Fortunately, when using a LUT while monitoring with Waveform, you get the reading without the LUT applied. I prefer this as I want to know precisely my exposure in the field, not one with a LUT applied.
The MEGAMON 15 has a power draw of 29.3 watts, making it very usable as a field monitor with a single Gold Mount or V-Mount battery. With a lean and mean 98 wh V-lock, you can run the monitor for approximately three hours.
Democratizing Production Monitors
Low-cost Field Monitors have been hard to find, but lately, more are appearing on the market. I like to see image quality rising with budget monitors. In the not-so-distant past, the affordable ones were just plain bad. This isn’t the case now.
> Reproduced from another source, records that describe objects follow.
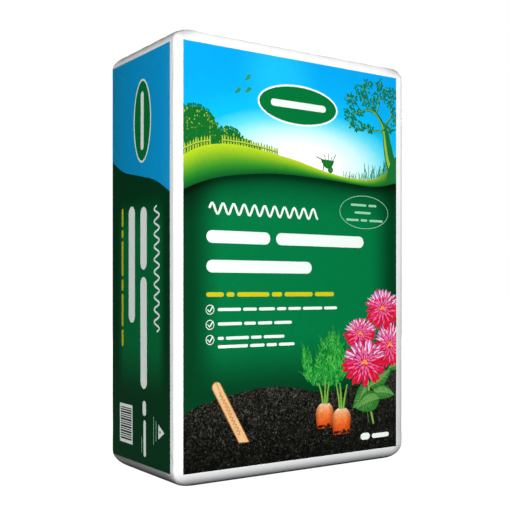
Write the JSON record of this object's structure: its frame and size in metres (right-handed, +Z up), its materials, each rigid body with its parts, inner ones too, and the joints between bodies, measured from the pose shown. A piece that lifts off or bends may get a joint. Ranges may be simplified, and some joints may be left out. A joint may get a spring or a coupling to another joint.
{
  "type": "compost bag",
  "caption": "Large sealed film bag of potting compost, packed into an upright block with soft rounded edges and a welded top fin folded flat.",
  "frame": {"origin": "middle of the base, on the surface that the bag stands on", "axes": "+Z up through the bag, -Y out of the printed front, +X to the right of someone who looks at the front"},
  "size_m": [0.503, 0.244, 0.759],
  "materials": {
    "printed_film": "white polythene film with a soft gloss, printed on its front, back and sides with a garden scene over dark green, unprinted and white along its edges"
  },
  "bodies": {
    "root": {"compost_bag": "printed_film"}
  },
  "joints": []
}
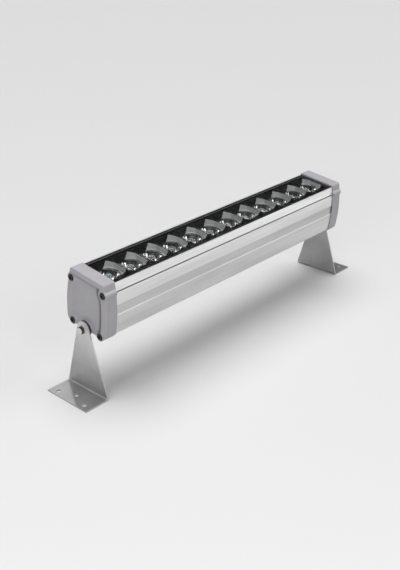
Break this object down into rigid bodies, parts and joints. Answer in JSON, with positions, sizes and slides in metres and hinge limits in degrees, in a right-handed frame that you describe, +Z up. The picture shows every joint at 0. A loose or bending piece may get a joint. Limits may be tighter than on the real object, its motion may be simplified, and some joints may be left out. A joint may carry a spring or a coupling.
{
  "type": "linear wall washer light",
  "caption": "Linear wall washer light: lensed wells under glass in an extruded barrel housing with cast end caps, clamped at pivot bolts in two bent sheet foot brackets.",
  "frame": {"origin": "on the plane that the feet stand on, midway between the two feet, under the pivot axis", "axes": "+X along the light towards the end with the cable gland, +Z up, and -Y the side that the housing leans to"},
  "size_m": [0.584, 0.0837, 0.1726],
  "materials": {
    "housing_aluminium": "satin",
    "cap_paint": "matte",
    "cover_glass": "polished",
    "black_plate": "satin",
    "reflector_grey": "satin",
    "lens_clear": "polished",
    "holder_black": "matte",
    "emitter": "gloss",
    "board_white": "matte",
    "driver_shell": "satin",
    "thermal_pad": "matte",
    "pale_silicone": "matte",
    "black_rubber": "matte",
    "screw_black": "satin",
    "fastener_steel": "gloss",
    "bolt_steel": "gloss",
    "bracket_steel": "satin",
    "gland_plastic": "satin"
  },
  "bodies": {
    "lamp": {"housing_extrusion": "housing_aluminium", "glass_cover": "cover_glass", "glass_gasket": "black_rubber", "front_plate": "black_plate", "reflector_cups": "reflector_grey", "lenses": "lens_clear", "lens_holders": "holder_black", "led_emitters": "emitter", "led_board": "board_white", "board_screws": "fastener_steel", "driver_case": "driver_shell", "driver_pad": "thermal_pad", "end_cap_left": "cap_paint", "end_cap_right": "cap_paint", "end_gasket_left": "pale_silicone", "end_gasket_right": "pale_silicone", "cap_screws_left": "screw_black", "cap_screws_right": "screw_black", "rubber_washer_left": "black_rubber", "rubber_washer_right": "black_rubber", "pivot_washer_left": "fastener_steel", "pivot_washer_right": "fastener_steel", "pivot_bolt_left": "bolt_steel", "pivot_bolt_right": "bolt_steel", "gland_body": "gland_plastic", "gland_nut": "gland_plastic", "gland_seal": "black_rubber", "gland_locknut": "gland_plastic"},
    "left_bracket": {"bracket_left": "bracket_steel"},
    "right_bracket": {"bracket_right": "bracket_steel"}
  },
  "joints": [
    {"name": "left_bracket_tilt", "type": "hinge", "parent": "lamp", "child": "left_bracket", "pos_m": [-0.2546, 0, 0.0924], "axis": [1, 0, 0], "range_deg": [-82.8, 97.2]},
    {"name": "right_bracket_tilt", "type": "hinge", "parent": "lamp", "child": "right_bracket", "pos_m": [0.2546, 0, 0.0924], "axis": [1, 0, 0], "range_deg": [-82.8, 97.2]}
  ]
}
Brands like Feelworld, Desview, and Lilliput, to name a few, are all competing for your hard-earned cash in the budget space. We first were seeing the smaller 5″ and 7″ monitors come way down in price while gaining in IQ. Now the larger 15″ up are starting to do the same. Brands like Flanders Scientific, TVlogic, and SmallHD cover the high-end market with offerings in the thousands. For budget-minded productions, they are probably not something you would buy but rather rent for a gig. Paying under $1000 makes a difference. This is not to say you are getting the same product for less. You aren’t. The higher-end monitors offer more features, with more precise tools and UHD input, and 4K displays. I think it’s great to see monitors that deliver the basics really well at a fair price.
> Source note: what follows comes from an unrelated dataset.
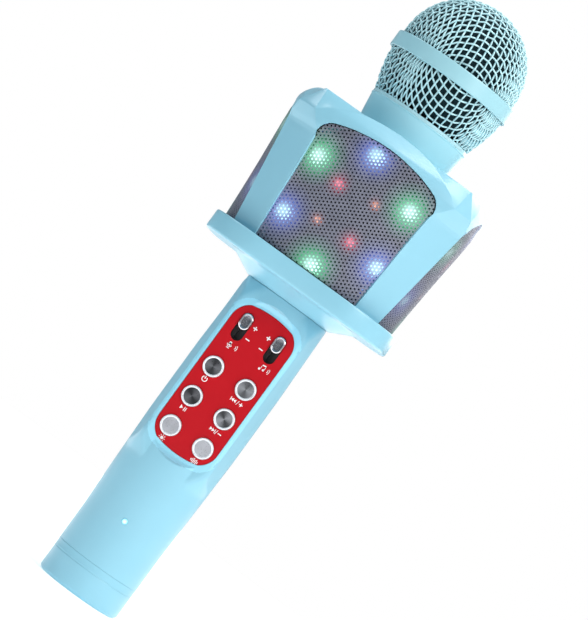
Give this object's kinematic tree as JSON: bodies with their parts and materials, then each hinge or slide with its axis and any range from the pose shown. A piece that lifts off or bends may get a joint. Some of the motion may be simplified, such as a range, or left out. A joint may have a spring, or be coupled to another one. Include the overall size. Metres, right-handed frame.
{
  "type": "toy microphone",
  "caption": "Hand-held toy karaoke microphone with a lit square speaker chamber, woven mesh head, red control panel and screw-off tail cap.",
  "frame": {"origin": "centre of the flat end of the tail cap, on which the microphone stands", "axes": "+Z runs along the handle from the tail to the mesh head; -Y is the side with the control panel; +X is to the right of someone who looks at the panel"},
  "size_m": [0.086, 0.086, 0.2765],
  "materials": {
    "shell_plastic": "pale sky-blue moulded plastic with a soft gloss",
    "mesh_wire": "woven wire sprayed pale blue",
    "grille_sheet": "perforated sheet sprayed lilac-grey",
    "panel_plastic": "glossy red moulded plastic",
    "button_metal": "spun face with a polished bevel",
    "knob_metal": "polished plating",
    "black_plastic": "satin black",
    "circuit_board": "solder mask over glass fibre",
    "lamp_lens": "clear-white lamp resin",
    "status_lens": "clear light pipe",
    "steel": "bright zinc plating",
    "magnet_iron": "sintered ferrite and blackened iron",
    "contact_metal": "plated spring brass",
    "battery_wrap": "shrink-wrapped cell",
    "foam": "open-cell foam",
    "soft_rubber": "moulded rubber",
    "cone_paper": "doped paper cone"
  },
  "bodies": {
    "body": {"battery_cell": "battery_wrap", "battery_contact": "contact_metal", "battery_cradle": "black_plastic", "handle_tube": "shell_plastic", "control_panel": "panel_plastic", "mic_potentiometer": "black_plastic", "music_potentiometer": "black_plastic", "tact_switches": "black_plastic", "main_board": "circuit_board", "board_screws": "steel", "status_light": "status_lens", "port_panel": "black_plastic", "port_board": "circuit_board", "charging_socket": "steel", "audio_socket": "black_plastic", "card_socket": "steel", "base_flange": "shell_plastic", "chamber_floor": "black_plastic", "frame_screws": "steel", "speaker_frame": "shell_plastic", "front_grille": "grille_sheet", "right_grille": "grille_sheet", "rear_grille": "grille_sheet", "left_grille": "grille_sheet", "front_light_board": "circuit_board", "right_light_board": "circuit_board", "rear_light_board": "circuit_board", "left_light_board": "circuit_board", "front_lights": "lamp_lens", "right_lights": "lamp_lens", "rear_lights": "lamp_lens", "left_lights": "lamp_lens", "speaker_basket": "steel", "speaker_magnet": "magnet_iron", "speaker_surround": "soft_rubber", "neck_collar": "shell_plastic", "collar_screws": "steel", "capsule_holder": "black_plastic", "capsule_cushion": "soft_rubber", "mic_capsule": "steel"},
    "windscreen": {"foam_windscreen": "foam"},
    "head": {"grille_thread_ring": "steel", "grille_cup": "mesh_wire", "grille_band": "shell_plastic", "grille_dome": "mesh_wire"},
    "seal": {"tail_seal": "soft_rubber"},
    "tail": {"tail_cap": "shell_plastic", "tail_spring": "steel"},
    "mic_knob": {"mic_volume_knob": "knob_metal"},
    "music_knob": {"music_volume_knob": "knob_metal"},
    "cone": {"speaker_cone": "cone_paper"},
    "power_key": {"power_button": "button_metal"},
    "play_key": {"play_button": "button_metal"},
    "light_key": {"light_button": "button_metal"},
    "previous_key": {"previous_button": "button_metal"},
    "next_key": {"next_button": "button_metal"},
    "effect_key": {"effect_button": "button_metal"}
  },
  "joints": [
    {"name": "head_lift", "type": "slide", "parent": "body", "child": "windscreen", "axis": [0, 0, 1], "range_m": [0, 0.0041]},
    {"name": "head_turn", "type": "hinge", "parent": "windscreen", "child": "head", "pos_m": [0, 0, 0.22], "axis": [0, 0, 1], "range_deg": [0, 720]},
    {"name": "tail_drop", "type": "slide", "parent": "body", "child": "seal", "axis": [0, 0, -1], "range_m": [0, 0.0031]},
    {"name": "tail_turn", "type": "hinge", "parent": "seal", "child": "tail", "pos_m": [0, 0, 0.007], "axis": [0, 0, -1], "range_deg": [0, 540]},
    {"name": "power_press", "type": "slide", "parent": "body", "child": "power_key", "axis": [0, 1, 0], "range_m": [0, 0.0007], "stiffness_N_per_m": 1200, "springref_m": -0.0003},
    {"name": "play_press", "type": "slide", "parent": "body", "child": "play_key", "axis": [0, 1, 0], "range_m": [0, 0.0007], "stiffness_N_per_m": 1200, "springref_m": -0.0003},
    {"name": "light_press", "type": "slide", "parent": "body", "child": "light_key", "axis": [0, 1, 0], "range_m": [0, 0.0007], "stiffness_N_per_m": 1200, "springref_m": -0.0003},
    {"name": "previous_press", "type": "slide", "parent": "body", "child": "previous_key", "axis": [0, 1, 0], "range_m": [0, 0.0007], "stiffness_N_per_m": 1200, "springref_m": -0.0003},
    {"name": "next_press", "type": "slide", "parent": "body", "child": "next_key", "axis": [0, 1, 0], "range_m": [0, 0.0007], "stiffness_N_per_m": 1200, "springref_m": -0.0003},
    {"name": "effect_press", "type": "slide", "parent": "body", "child": "effect_key", "axis": [0, 1, 0], "range_m": [0, 0.0007], "stiffness_N_per_m": 1200, "springref_m": -0.0003},
    {"name": "mic_volume_slide", "type": "slide", "parent": "body", "child": "mic_knob", "axis": [0, 0, 1], "range_m": [-0.0046, 0]},
    {"name": "music_volume_slide", "type": "slide", "parent": "body", "child": "music_knob", "axis": [0, 0, 1], "range_m": [-0.0046, 0]},
    {"name": "cone_travel", "type": "slide", "parent": "body", "child": "cone", "axis": [0, 0, 1], "range_m": [-0.0008, 0.0008], "stiffness_N_per_m": 1500}
  ],
  "couplings": [
    {"joint": "head_lift", "follows": "head_turn", "m_per_rad": 0.00031831},
    {"joint": "tail_drop", "follows": "tail_turn", "m_per_rad": 0.00031831}
  ]
}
The new 1000-nit Megamon 15 retails for $899. It’s hard to believe they improved the Megamon and dropped the price from $1000. Since OSEE didn’t change the name with an MKII or V2, you will have to make sure you’re purchasing the new version by checking the specifications. It needs to state 1000 nits of brightness. If it states 800 nits. It’s the former model.
While B&H and other retailers have the Megamon 15 in stock, it seems they are selling the former version for $799. I’m not sure how long it will take for the new model to hit popular retailers. It’s available direct from OSEE as well.